Singapore needs younger leader for the longer haul: PM Lee

He says he would 'strongly prefer not to' remain in office for another decade

Singapore
SINGAPORE Prime Minister Lee Hsien Loong says he would rather not continue leading the country for another 10 years, as he believes a younger person should take the helm.
"I strongly prefer not to. This is a job which needs a young man - people with energy, people who will be there and can connect with young people, and will fight the battles with the young people; not for five or 10 years, but for 20, 30, 40 years to come. And you need somebody of that generation," said Mr Lee on Thursday night.
He was responding to a question from a Belgian-born man who has lived in Singapore for 20 years. The man had asked Mr Lee: "Are you prepared to stay put for another 10 years, because I think we need that."
The exchange took place at the opening dinner of the SG50+ conference, themed "Singapore at 50: What lies ahead?", jointly organised by the Institute of Policy Studies (IPS) and the Lee Kuan Yew School of Public Policy (LKYSPP). During the event, Mr Lee engaged in an hour-long dialogue session moderated by US journalist and author Fareed Zakaria.
While Mr Lee acknowledged that Singapore is "paranoid" and "worries all the time" about the possibility of losing its success, he said such paranoia is necessary.
"You don't expect to go back to where you were in the 1960s, and yet it is not natural that you stay at this place. Is it to be expected that the population of three-and-a-half million citizens and maybe a million foreign workers will have the best airline in the world; the best airport in the world; one of the busiest ports in the world; a financial centre which is one of three or four key financial centres in the world; and an education and healthcare and housing system which gives us a per capita GDP which is - at least by World Bank calculations, if you look at PPP (purchasing power parity) - higher than America or Australia or Japan?
"It is an entirely unnatural state of affairs, and one which we should count our blessings for - if not every day, at least (at) every election," said Mr Lee, to raucous laughter and applause from the 640 business and community leaders, policymakers, academics and students in attendance.
Mr Lee also warned of the danger of having a fractured political system - one in which parties look out for the interests of only their constituents, instead of developing policies to benefit all.
"In most other countries, the governments do not develop policies which are meant to help everybody equally.
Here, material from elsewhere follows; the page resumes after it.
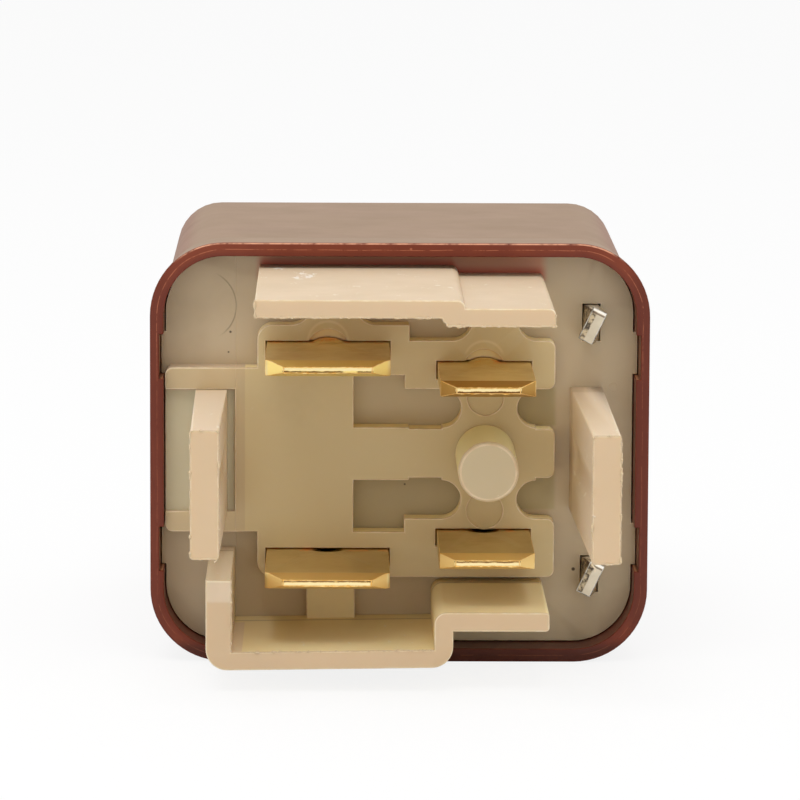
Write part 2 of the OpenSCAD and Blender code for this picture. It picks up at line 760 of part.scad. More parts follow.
// Bobbin: a tube between two flanges, the lower one notched for the coil terminals' tags
module bobbin() {
    tube_r = core_r + core_clear + tube_t;
    low_z = foot_z - bobbin_l;
    color([0.90, 0.88, 0.80]) difference() {
        union() {
            translate([core_x, 0, low_z]) cylinder(r = tube_r, h = bobbin_l);
            for (z = [low_z, foot_z - flange_t]) translate([core_x, 0, 0])
                between(z, z + flange_t) rounded_plan(flange_w, flange_w + 0.4, 1.2);
        }
        translate([core_x, 0, low_z - 1]) cylinder(r = core_r + core_clear, h = bobbin_l + 2);
        for (s = [-1, 1]) {
            y = pattern_y + s * narrow_blade_y;
            block([tag_x - tag_w / 2 - tag_gap, tag_x + tag_w / 2 + tag_gap],
                s > 0 ? [y - blade_t / 2 - tag_gap, flange_w] : [-flange_w, y + blade_t / 2 + tag_gap],
                [foot_z - flange_t - slice, foot_z + slice]);
        }
    }
}

// Ring-shaped sleeve on the core's axis, filling the space between the flanges
module sleeve(r_in, r_out) {
    translate([core_x, 0, foot_z - bobbin_l + flange_t]) difference() {
        cylinder(r = r_out, h = bobbin_l - 2 * flange_t);
        translate([0, 0, -1]) cylinder(r = r_in, h = bobbin_l);
    }
}

module coil_winding() {
    color([0.62, 0.30, 0.14]) sleeve(core_r + core_clear + tube_t, coil_r);
}

module coil_tape() {
    color([0.80, 0.72, 0.40]) sleeve(coil_r, coil_r + tape_t);
}

// The two ends of the winding's wire, brought down through the flange's notches to the tags
module coil_leads() {
    lead_x = tag_x + tag_w / 2 - wire_r - 0.1;
    reach = sqrt(pow(coil_r + tape_t + 1.2 * wire_r, 2) - pow(lead_x - core_x, 2));
    color([0.70, 0.36, 0.16]) for (s = [-1, 1]) {
        tag_y = abs(pattern_y + s * narrow_blade_y) + blade_t / 2 + wire_r;
        y = max(reach, tag_y);
        run_of_wire([
            [lead_x, s * y, tag_top_z - 2], [lead_x, s * y, tag_top_z - 0.2],
            [lead_x, s * tag_y, back_z - 0.6]
        ], wire_r);
    }
}

// ---- Armature and contacts ------------------------------------------------------------

module armature() {
    tail_x = yoke_back_x - 0.15;
    color([0.68, 0.68, 0.66]) swung_open() difference() {
        between(leaf_z, armature_z) polygon([
            [armature_x, -armature_tip_w / 2], [tail_x, -hinge_w / 2],
            [tail_x, hinge_w / 2], [armature_x, armature_tip_w / 2]
        ]);
        translate([yoke_mid_x, 0, hinge_z]) across(2 * hinge_w) circle(hinge_r + hinge_clear);
        armature_rivet_places() cylinder(r = shank_r, h = 3, center = true);
    }
}

module armature_rivet_places() {
    for (x = [armature_x + 2.6, leaf_root_x - 1.5]) translate([x, 0, leaf_z]) children();
}

module armature_rivets() {
    color([0.78, 0.78, 0.76]) swung_open() armature_rivet_places() {
        translate([0, 0, -leaf_t]) cylinder(r = shank_r, h = armature_t + leaf_t);
        translate([0, 0, -leaf_t - rivet_head_h]) cylinder(r = rivet_head_r, h = rivet_head_h);
    }
}

// Contact spring: a leaf riveted along the armature, round at the end that holds the contact
module contact_spring() {
    color([0.78, 0.56, 0.30]) swung_open() difference() {
        between(leaf_z - leaf_t, leaf_z) {
            plan_rect([contact_x, leaf_root_x], [-leaf_w / 2, leaf_w / 2]);
            translate([contact_x, 0]) circle(leaf_w / 2);
        }
        armature_rivet_places() cylinder(r = shank_r, h = 3, center = true);
        translate([contact_x, 0, leaf_z]) cylinder(r = shank_r, h = 3, center = true);
    }
}

module moving_contact() {
    color([0.82, 0.82, 0.80]) swung_open() translate([contact_x, 0, leaf_z]) {
        cylinder(r = contact_r, h = contact_h);
        translate([0, 0, -leaf_t]) cylinder(r = shank_r, h = leaf_t);
        translate([0, 0, -leaf_t - tail_h]) cylinder(r = rivet_head_r, h = tail_h);
    }
}

module fixed_contact() {
    color([0.82, 0.82, 0.80]) translate([contact_x, 0, fixed_face_z]) {
        cylinder(r = contact_r, h = contact_h);
        cylinder(r = shank_r, h = contact_h + blade_t);
    }
}

// Hinge spring: a leaf riveted to the yoke's back and bent over the armature's tail
module hinge_spring() {
    over_l = yoke_back_x + leaf_t - leaf_root_x - 0.6;
    leg_l = hinge_rivet_z + 1.6 - hinge_leaf_z + leaf_t;
    color([0.80, 0.66, 0.40]) difference() {
        translate([yoke_back_x + leaf_t, 0, hinge_leaf_z - leaf_t]) mirror([1, 0, 0])
            across(hinge_leaf_w) bent_strip(over_l, leg_l, leaf_t, bend_r);
        hinge_rivet_places() cylinder(r = shank_r, h = 3, center = true);
    }
}

module hinge_rivet_places() {
    for (s = [-1, 1]) translate([yoke_back_x + leaf_t, s * hinge_leaf_w / 4, hinge_rivet_z])
        rotate([0, 90, 0]) children();
}

module hinge_spring_rivets() {
    color([0.78, 0.78, 0.76]) hinge_rivet_places() {
        translate([0, 0, -leaf_t - yoke_t]) cylinder(r = shank_r, h = leaf_t + yoke_t);
        cylinder(r = 0.9, h = rivet_head_h);
    }
}

// Back stop: a strip standing in the base and bent over the contact spring's end
module back_stop() {
    over_l = contact_x + contact_r - stop_x;
    color([0.72, 0.72, 0.70]) translate([stop_x, 0, stop_face_z - stop_t])
        across(stop_w) bent_strip(over_l, back_z + stop_depth - stop_face_z + stop_t, stop_t, bend_r);
}

// Tube through a list of points, with round joints
module run_of_wire(points, r) {
    joint_grow = 1.1;
    for (i = [0 : len(points) - 2]) {
        step = points[i + 1] - points[i];
        translate(points[i]) rotate([0, acos(step[2] / norm(step)), atan2(step[1], step[0])])
            cylinder(r = r, h = norm(step), $fn = 24);
        if (i > 0) translate(points[i]) sphere(r * joint_grow, $fn = 24);
    }
}

// Braid: flexible copper from the lower load terminal's riser up beside the contact spring
module braid() {
    x = contact_x;
    y = pattern_y - wide_blade_y + blade_t / 2 + braid_r;
    end_z = leaf_z + braid_r;
    fall = braid_top_z - braid_overlap - end_z;
    color([0.74, 0.42, 0.24]) run_of_wire([
        [x, y, braid_top_z + braid_overlap], [x, y, braid_top_z - braid_overlap],
        [x + 0.75 * braid_reach[0], y + 0.5 * braid_reach[1], end_z + fall / 2],
        [x + braid_reach[0], y + braid_reach[1], end_z]
    ], braid_r);
}

// ---- Resistor across the coil ---------------------------------------------------------

module resistor() {
    color([0.55, 0.62, 0.66]) translate([resistor_x, 0, resistor_z]) rotate([90, 0, 0])
        cylinder(r = resistor_r, h = resistor_l, center = true);
}

module resistor_leads() {
    tag_side_x = tag_x - tag_w / 2;
    color([0.80, 0.80, 0.80]) for (s = [0, 1]) mirror([0, s, 0]) {
        y = narrow_blade_y + (s > 0 ? -pattern_y : pattern_y);
        bend_y = y - lead_bend_r;
        translate([resistor_x, 0, resistor_z]) {
            translate([0, resistor_l / 2, 0]) rotate([-90, 0, 0])
                cylinder(r = lead_r, h = bend_y - resistor_l / 2, $fn = 24);
            translate([lead_bend_r, bend_y, 0]) rotate([0, 0, 90]) rotate_extrude(angle = 90)
                translate([lead_bend_r, 0]) circle(lead_r, $fn = 24);
            translate([lead_bend_r, y, 0]) rotate([0, 90, 0])
                cylinder(r = lead_r, h = tag_side_x - resistor_x - lead_bend_r, $fn = 24);
        }
    }
}

lay() cover();
lay() base();
lay() load_terminal_fixed();
lay() load_terminal_braid();
lay() coil_terminal_upper();
lay() coil_terminal_lower();
lay() yoke();
lay() core();
lay() bobbin();
lay() coil_winding();
lay() coil_tape();
lay() coil_leads();
lay() armature();
lay() armature_rivets();
lay() contact_spring();
lay() moving_contact();
lay() fixed_contact();
lay() hinge_spring();
lay() hinge_spring_rivets();
lay() back_stop();
lay() braid();
lay() resistor();
lay() resistor_leads();
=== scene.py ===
import math

import bmesh
import bpy
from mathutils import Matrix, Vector


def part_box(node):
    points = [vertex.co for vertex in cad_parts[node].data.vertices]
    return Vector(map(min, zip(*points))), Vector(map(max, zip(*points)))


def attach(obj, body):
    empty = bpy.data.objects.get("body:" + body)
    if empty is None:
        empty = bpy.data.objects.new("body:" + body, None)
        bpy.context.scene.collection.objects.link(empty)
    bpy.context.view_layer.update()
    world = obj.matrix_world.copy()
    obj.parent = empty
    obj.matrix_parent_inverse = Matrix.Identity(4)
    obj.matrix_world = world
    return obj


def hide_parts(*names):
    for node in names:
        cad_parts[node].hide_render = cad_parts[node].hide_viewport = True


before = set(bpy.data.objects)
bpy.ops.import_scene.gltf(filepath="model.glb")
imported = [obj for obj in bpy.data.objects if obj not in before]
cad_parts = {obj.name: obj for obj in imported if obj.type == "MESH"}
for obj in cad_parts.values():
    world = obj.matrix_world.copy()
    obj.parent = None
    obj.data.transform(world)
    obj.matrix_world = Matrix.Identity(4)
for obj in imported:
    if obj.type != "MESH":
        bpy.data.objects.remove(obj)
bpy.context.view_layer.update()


# ---- The view ---------------------------------------------------------------------------
# The relay lies on one broad side and is seen from its terminal side, a little from above,
# through a long lens that keeps the deep key walls from spreading.
camera = bpy.data.objects.new("camera", bpy.data.cameras.new("camera"))
bpy.context.scene.collection.objects.link(camera)
camera.location = (-0.003373, -0.263853, 0.0495)
camera.rotation_euler = [math.radians(a) for a in (82.0825, -0.2612, -0.7163)]
camera.data.sensor_width = 36
camera.data.lens = 227.394
camera.data.clip_start = 0.01
camera.data.clip_end = 20
bpy.context.scene.camera = camera


# ---- Moulded base -----------------------------------------------------------------------
# One piece of natural nylon: the plate that closes the cover, the pads round the blades, the
# post and the four key walls. It keeps the mould's witness marks, and handling scuffs it.
face_out = 6.4        # millimetres from the origin out to the mouth's rim
middle_height = 10.9  # and from the table up to the relay's middle


def place(x, y, z):
    """A point of the relay's working frame, in millimetres, where the relay lies, in metres.
    In that frame x runs right and y up across the face, and z out of it from the rim."""
    return Vector((x, -z - face_out, y + middle_height)) * 0.001


def paint(red, green, blue):
    """A colour written on the 0 to 255 scale, as the shaders take it."""
    shares = [c / 255 for c in (red, green, blue)]
    return [s / 12.92 if s < 0.04045 else ((s + 0.055) / 1.055) ** 2.4 for s in shares] + [1]


class Signal:
    """A value in a node tree. Sums and products of signals add the Math nodes for them."""

    def __init__(self, tree, socket):
        self.tree = tree
        self.socket = socket

    def node(self, kind, settings=None, inputs=None, out=0):
        """Adds a node with these settings and inputs, and gives one of its outputs."""
        made = self.tree.nodes.new(kind)
        for name, value in (settings or {}).items():
            setattr(made, name, value)
        for key, value in (inputs or {}).items():
            if isinstance(value, Signal):
                self.tree.links.new(value.socket, made.inputs[key])
            else:
                made.inputs[key].default_value = value
        return Signal(self.tree, made.outputs[out])

    def reckon(self, operation, first, second=0.0):
        return self.node("ShaderNodeMath", {"operation": operation}, {0: first, 1: second})

    def __add__(self, other): return self.reckon("ADD", self, other)
    def __radd__(self, other): return self.reckon("ADD", other, self)
    def __sub__(self, other): return self.reckon("SUBTRACT", self, other)
    def __rsub__(self, other): return self.reckon("SUBTRACT", other, self)
    def __mul__(self, other): return self.reckon("MULTIPLY", self, other)
    def __rmul__(self, other): return self.reckon("MULTIPLY", other, self)
    def __truediv__(self, other): return self.reckon("DIVIDE", self, other)
    def __pow__(self, other): return self.reckon("POWER", self, other)
    def __abs__(self): return self.reckon("ABSOLUTE", self)

    def most(self, other): return self.reckon("MAXIMUM", self, other)
    def sine(self): return self.reckon("SINE", self)

    def rise(self, low, high):
        """0 below low, 1 above high, and smooth between."""
        return self.node("ShaderNodeMapRange", {"interpolation_type": "SMOOTHSTEP"},
                         {0: self, 1: low, 2: high})

    def fall(self, low, high):
        """1 below low, 0 above high, and smooth between."""
        return 1 - self.rise(low, high)

    def within(self, low, high, soft):
        """1 between low and high, and 0 beyond them, across soft edges."""
        return self.rise(low - soft, low + soft) * self.fall(high - soft, high + soft)

    def tint(self, first, second):
        """The first colour where this is 0 and the second where it is 1."""
        return self.node("ShaderNodeMix", {"data_type": "RGBA"},
                         {0: self, 6: first, 7: second}, 2)

    def part(self, axis):
        return self.node("ShaderNodeSeparateXYZ", None, {0: self}, axis)

    def stretched(self, x, y, z):
        return self.node("ShaderNodeVectorMath", {"operation": "MULTIPLY"},
                         {0: self, 1: (x, y, z)})

    def noise(self, scale, detail=2.0, rough=0.5):
        return self.node("ShaderNodeTexNoise", None,
                         {"Vector": self, "Scale": scale, "Detail": detail, "Roughness": rough})

    def grains(self, scale):
        return self.node("ShaderNodeTexVoronoi", None, {"Vector": self, "Scale": scale})

    def bump(self, depth_mm, strength=1.0):
        return self.node("ShaderNodeBump", None,
                         {"Height": self, "Strength": strength, "Distance": depth_mm * 0.001})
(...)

If you're a Republican, it's quite clear who your policies are meant to help . . . If you're a Democrat, you also know what your constituency is, and you take care of your constituency.
"But in Singapore, a government's job is to look after as large a proportion of the population as possible, while still giving people the incentive to vote for this government so that they will get some benefit for it. And if we take the view that if you voted against me, I shall help you first because that shows my largeness of spirit - then I think you will go extinct as a government," said Mr Lee.
Rejecting Dr Zakaria's suggestion that Singapore would benefit from a culture with less respect for (or even one that directly challenges) authority, Mr Lee said: "I think we must have a balance. We want people who stand up; we don't want people who scrape and bow. But if you don't have a certain natural aristocracy in the system - people who are respected because they have earned that - and we level everything down to the lowest common denominator, then I think the society will lose out."
Defending his approach to tackling defamatory remarks, Mr Lee said that Singapore's legal remedies, which were inherited from the English, are necessary. "It's right and proper that there should be ways for a defamation to be examined, determined whether it's true or false, and if it's false, that there should be proper damages and redress . . . If you can't redress defamation, how can I clear my name when somebody defames me?"
Mr Lee - who was down with the flu - emphasised that racial harmony in Singapore cannot be taken for granted. He warned that if an ISIS (Islamic State of Iraq and Syria) attack were to occur here, suspicion and enmity would be created almost instantly - splintering the nation's cohesion. "The problem is not gone," he said.